ISDA’s paper joins several others that firms have written on an important topic that is of increasing interest and concern to policy-makers and market participants. It will be followed shortly by a longer, more technical paper that focuses specifically on CCP default management and recovery.

CCPs play a key role in the global derivatives markets and in the Group of 20 commitments to reform these markets. As a result, the adequacy of CCP loss-absorbing resources and the strength of CCP recovery and resolutions plans are important issues to consider and address. We hope our work in this area is a constructive step in the on-going process to build safe, efficient markets.

A big step in tackling too big to fail

Early next month, a group of 18 global banks will formally sign a new ISDA Protocol that will ensure the cross-border derivatives they trade with each other are captured by national resolution regimes. By knitting together these various statutory regimes, the ISDA Protocol is an important step in meeting a regulatory and industry objective to address the too-big-to-fail problem.

As I explained in a comment piece published by the Financial Times recently, a number of statutory resolution regimes either already exist or will shortly be introduced that suspend certain rights that allow derivatives counterparties to terminate outstanding transactions with a bank under resolution. The idea is that this ‘stay’ will give national authorities time to deal with the troubled bank in an orderly way and avoid the market instability that might occur should counterparties all close out their derivatives trades with it at once.

Those national special resolution regimes include Title II of the Dodd-Frank Act and the European Union Bank Recovery and Resolution Directive. Between them, they will ensure a large share of the derivatives market is covered by stays should a bank counterparty enter into resolution. The risk, however, is that cross-border trades might not be captured by any single regime. If a US bank enters into resolution, for example, there is doubt over whether the stay under Title II of Dodd-Frank would apply to any English law or other non-US law contracts it might have agreed with its counterparties.

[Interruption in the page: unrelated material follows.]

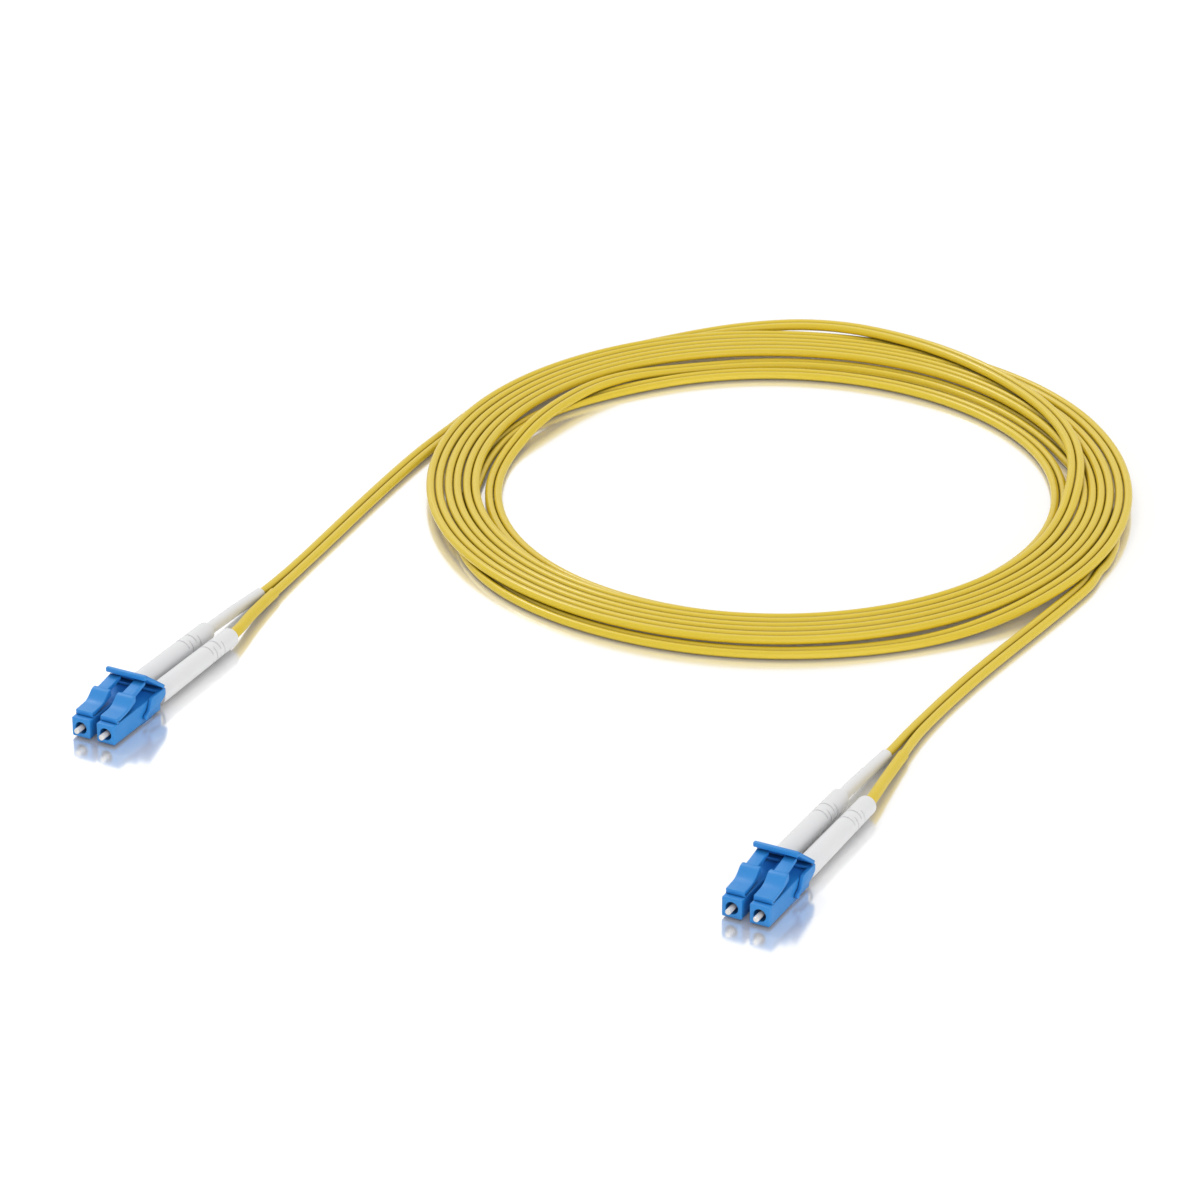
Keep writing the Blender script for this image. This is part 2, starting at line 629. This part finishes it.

Recognising this might hamper regulatory efforts to resolve the failing institution in an orderly way, 18 global banks last month agreed to adhere to ISDA’s Resolution Stay Protocol. The Protocol, which essentially changes the terms of derivatives agreements to opt adhering parties into certain foreign resolution regimes, will be signed by those firms early next month and will come into effect on January 1, 2015. The Protocol also includes a stay that could be used when a US financial holding company becomes subject to proceedings under the US Bankruptcy Code – although this will only become effective once relevant rules are issued by US regulators.

By adhering to the Protocol, the 18 banks will extend the coverage of stays to more than 90% of their notional derivatives outstanding, and this will increase as more institutions sign the Protocol.

Additional banks are expected to adhere during 2015, but not all firms will be able to sign up to this initiative voluntarily. Buy-side institutions, for instance, have fiduciary responsibilities to their clients that mean they cannot voluntarily give up contractual rights. Regulators have acknowledged these concerns, and declared they will implement new regulations on a country-by-country basis in 2015 to encourage broader adoption. In a report published in September, the Financial Stability Board outlined some potential regulatory options, covering both direct and indirect measures.

The first step, however, is get the 18 global banks on board. That in itself represents a big piece in the too-big-to-fail puzzle, and will help put financial markets on a sounder footing.

Cross-border Concerns Are an ISDA Priority

CEO Scott O’Malia reflects on his first weeks at ISDA

It’s now been some five weeks since I joined ISDA.  I have participated in two regional meeting and have had the opportunity to meet with or hear from a number of members in North America, Europe and Asia.

I have been very impressed with your level of commitment to ISDA and your depth of knowledge on key derivatives issues. I have often heard that ISDA’s ability to harness the collective expertise of its members sets it apart. I now see for myself just how true this is.

I am also seeing first-hand how vital ISDA’s work is for its members and for the derivatives markets. Whether it’s the development of a standard margin model for non-cleared swaps, the Basel III capital rules, new documentation definitions or issues around bank resolution, ISDA works to add value in a myriad of important ways.

I know there are a number of issues that you are concerned about and I assure you that the ISDA board and staff are focused on providing timely solutions.   In the near term, ISDA will focus on the completion of a new “resolution stay” protocol that will address the concerns of key regulators, who are intent on putting in place an alternative to the past practice of bailing out too-big-to-fail banks.  I am also pleased to report that ISDA has delivered a single, standard initial margin methodology to regulators worldwide for their input and approval. We will remain focused on achieving a workable timetable to implement the OTC margin rules and provide timely comments on the draft rules that have been recently released.  ISDA’s staff is also working to develop principles around clearing house resolution and recovery in order to be prepared to contribute to the debate that is beginning worldwide.  While our objective is to prevent the possible default of a clearing house, we must have a strong understanding of the recovery or resolution process in the event of failure.

Perhaps the biggest concern I have consistently heard over the past month or so is the importance of cross-border harmonization.  In the medium and longer term, ISDA will remain focused on providing solutions to global regulators to resolve their differences and create an outcomes-based regulatory regime that relies on substituted compliance.  ISDA will continue its advocacy for more consistent data reporting standards across jurisdictions; trading protocols and platforms that aggregate liquidity, rather than fracture it; and consistency in rules surrounding clearing mandates and OTC margining.

Regulators are very much aware of this issue. In fact, the Financial Stability Board in mid-September published a paper stressing the need for regulators to defer to other countries’ regulatory regimes.

But it’s important this recognition of the issue translates into action. Without it, markets will fragment, splitting liquidity pools along geographic lines and increasing costs for end-users. That’s clearly bad for firms, it’s bad for markets and it’s bad for customers.

Over the next month, I will continue to participate in the regional conferences in Asia and use the time to meet with ISDA members to listen to their priorities and engage with regulators to remind them of the important work ISDA performs on behalf of its large and diverse membership.